Protecting Intellectual Property: not a half baked idea

When is a baking pan not a baking pan? Apparently when it looks too much like a chocolate bar.

Law.com reports that the Pennsylvania-based Hershey company is suing Williams-Sonoma Inc. over the shape of a brownie pan being sold by the popular store. Hershey says the pan "embodies and mimics" its candy bar design.

According to the Law.com article, Hershey is seeking an injunction to block Williams Sonoma from further sales of the baking pan.

At the time of this post, Williams-Sonoma had not yet commented on the suit and in fact, the retailer is currently featuring the pan in online ads all over the internet.

MSNBC reports that Hershey's suit says its chocolate bar is more than a century old, and has enjoyed trademark protection since 1968.

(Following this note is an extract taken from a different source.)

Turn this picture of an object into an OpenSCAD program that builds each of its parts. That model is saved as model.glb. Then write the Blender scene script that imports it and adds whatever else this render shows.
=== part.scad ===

We are not IP lawyers. However, cases like this remind us how important intellectual property can be to a business, and that the business itself has to enforce its rights. Companies like Hershey have a lot invested in their intellectual property and make a practice of protecting it vigorously. That being said, some of these manufacturers/owners should be on the lookout.

Build a Better Mousetrap - or a Safer Hot Dog

Last week, we posted about confidentiality agreements, referencing a recent case involving English muffins.

Now hot dogs are the hot topic.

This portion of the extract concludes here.